On matters of national unity, the retreat demonstrated a resolve and the Acting President described it thus: “I think with respect to the ethno-religious crisis and agitations, I think what we all seem to be agreed on is that, while people have the right to express their views, those views must not compromise democracy and must not compromise the integrity of our nation.”
Continuing he said “however a person choose to express his views, we cannot compromise, the constitution cannot be compromised. And that is why I have made a point about hate speech and that our national unity is important, it is crucial. Without national unity and territorial integrity of our nation, we won’t even be here much more talking about it.”
FUNDING OF SECURITY AGENCIES
While issues about the funding of security agencies and provision of equipments also featured in the discussion, NEC members agreed funding is indeed key.
It was however added that defense budget and funding for other security agencies of government always forms some of the biggest component of the budget, and calls for greater accountability of the resources released were also made.
ACTING PRESIDENT’S GRATITUDE TO THE STATE GOVERNORS, SECURITY & INTELLIGENCE AGENCIES
Prof. Osinbajo thanked members of the Council for their “patience and commitment to this whole process. That is not surprising at all because every State Government as you know must be primarily concerned with security.”

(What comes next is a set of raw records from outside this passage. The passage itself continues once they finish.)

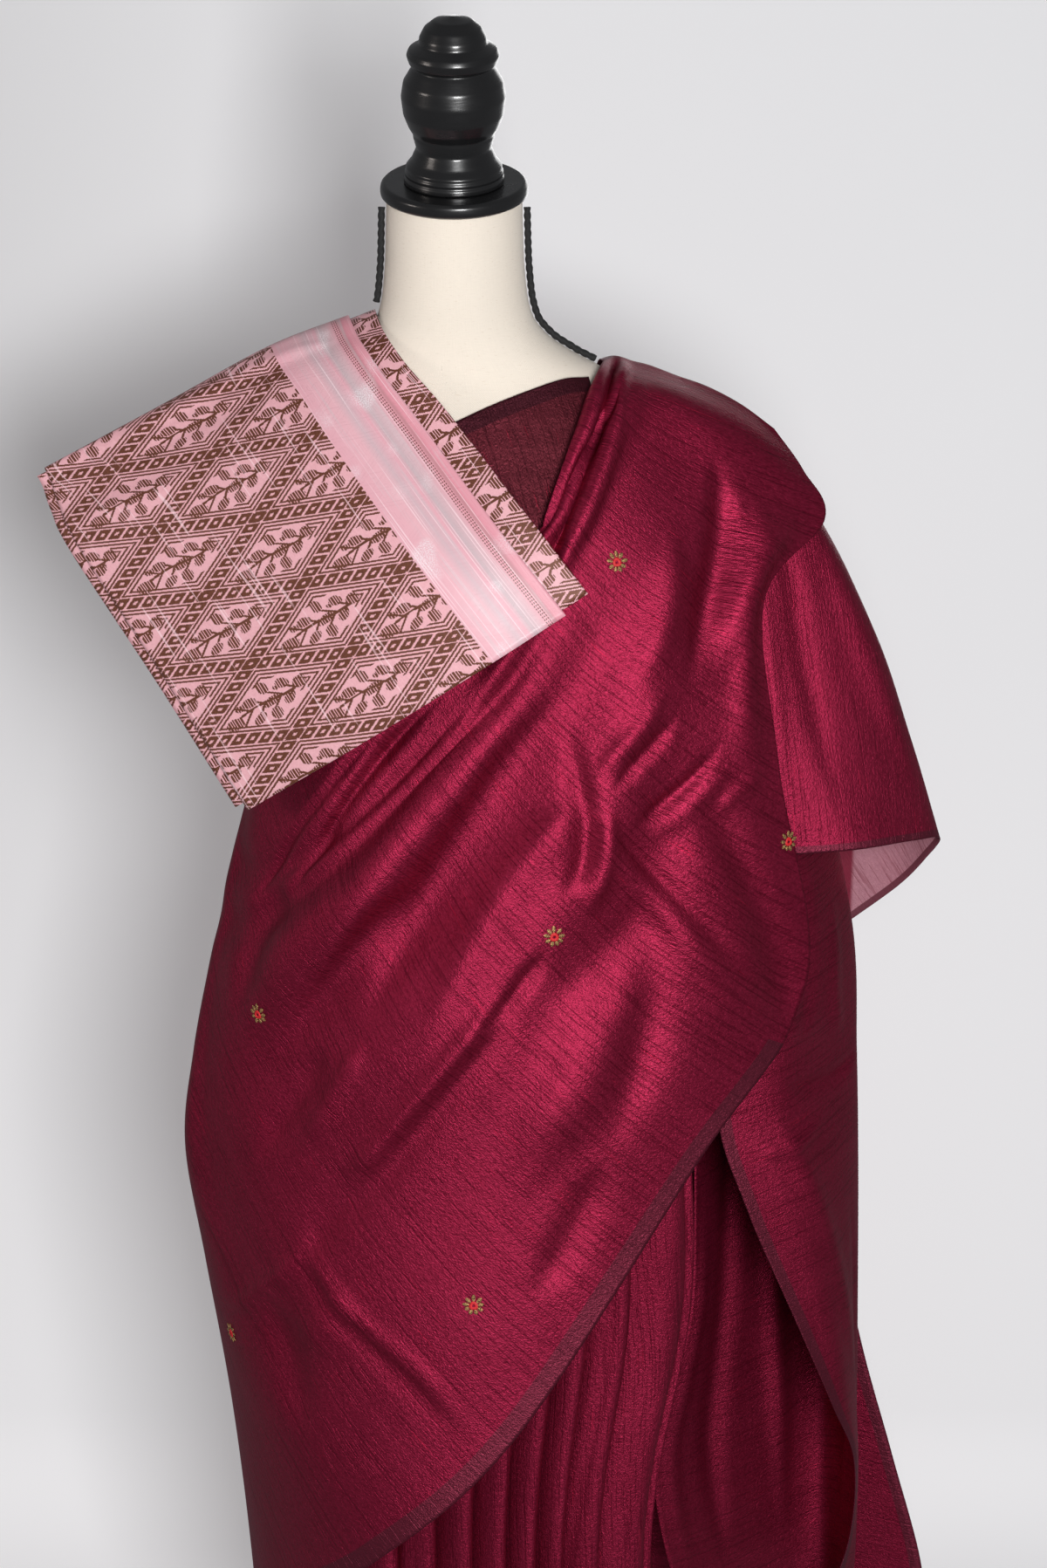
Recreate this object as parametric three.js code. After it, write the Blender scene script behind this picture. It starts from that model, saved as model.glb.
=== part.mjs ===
// A banarasi saree, draped on a dress form with its folded blouse piece over the other shoulder.
// Millimetres, +Z up, +X to the viewer's right, -Y towards the viewer. The origin is the middle of the stand's foot.
import * as THREE from "three";

// Driving dimensions
const CLOTH_WALL = 1.8; // saree wall
const FOLDED_WALL = 2.4; // one fold of the blouse piece
const SEAM_GAP = 0.3; // between pieces that meet
const FORM_BOTTOM = 700; // lower end of the torso
const FORM_TOP = 1487; // top of the neck
const CAP_TILT = 12; // degrees that the neck's top leans forward
const BASE_RADIUS = 125;
const BASE_THICK = 16;
const POLE_RADIUS = 14;
const CORD_RADIUS = 2.8;
const HEM_HEIGHT = 14; // lower edge of the skirt

const LINEN = { color: 0xe3d9c9, roughness: 0.9, metalness: 0 };
const BLACK_WOOD = { color: 0x111113, roughness: 0.35, metalness: 0 };
const MAROON_SILK = { color: 0x6a1230, roughness: 0.5, metalness: 0 };
const SHEER_SILK = { color: 0x5a1c2c, roughness: 0.6, metalness: 0 };
const PINK_BROCADE = { color: 0xc98d92, roughness: 0.6, metalness: 0 };
const BLACK_CORD = { color: 0x151515, roughness: 0.8, metalness: 0 };
const BLACK_STEEL = { color: 0x1a1a1c, roughness: 0.45, metalness: 0.6 };

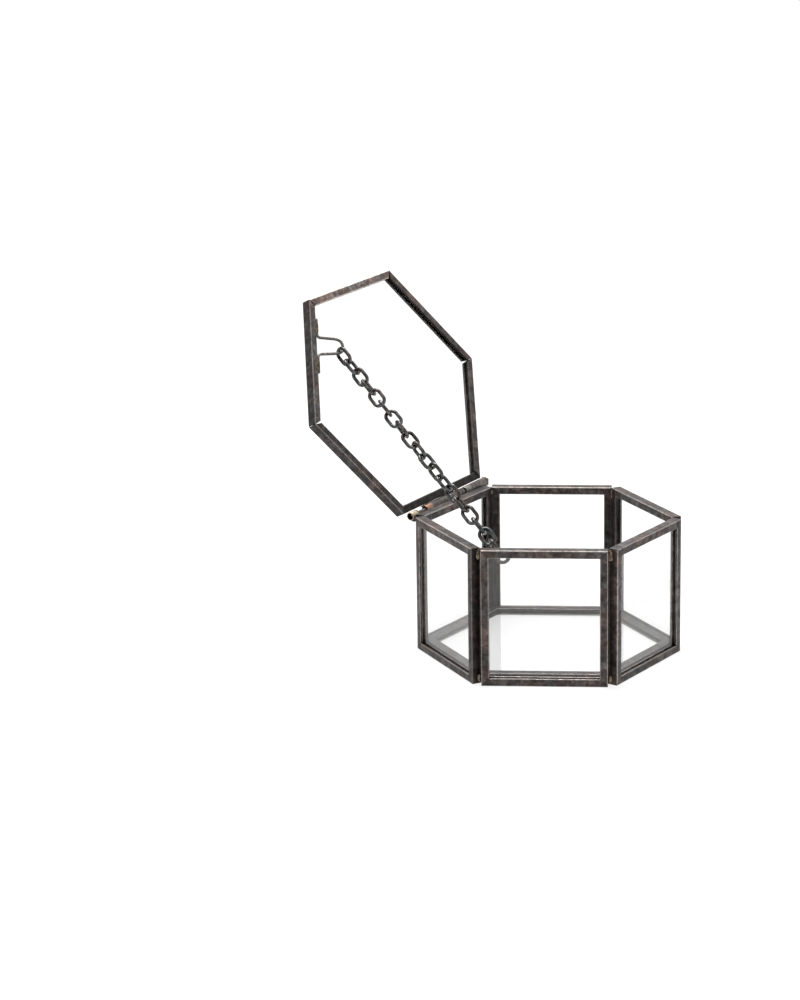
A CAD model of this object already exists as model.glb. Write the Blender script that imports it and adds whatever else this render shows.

He also praised the security agencies. His words: “I must also commend the Armed Forces, the Police and other uniformed forces for their extraordinary professionalism and dedication to the enforcement of law and order, despite the obvious challenges, you have shown exceptional patriotism. I want to say that this country truly appreciates the enormous work that you do every day. I say so for the Army fighting in the Northeast and the Police and all the other uniformed forces that are doing exceptional work every day.”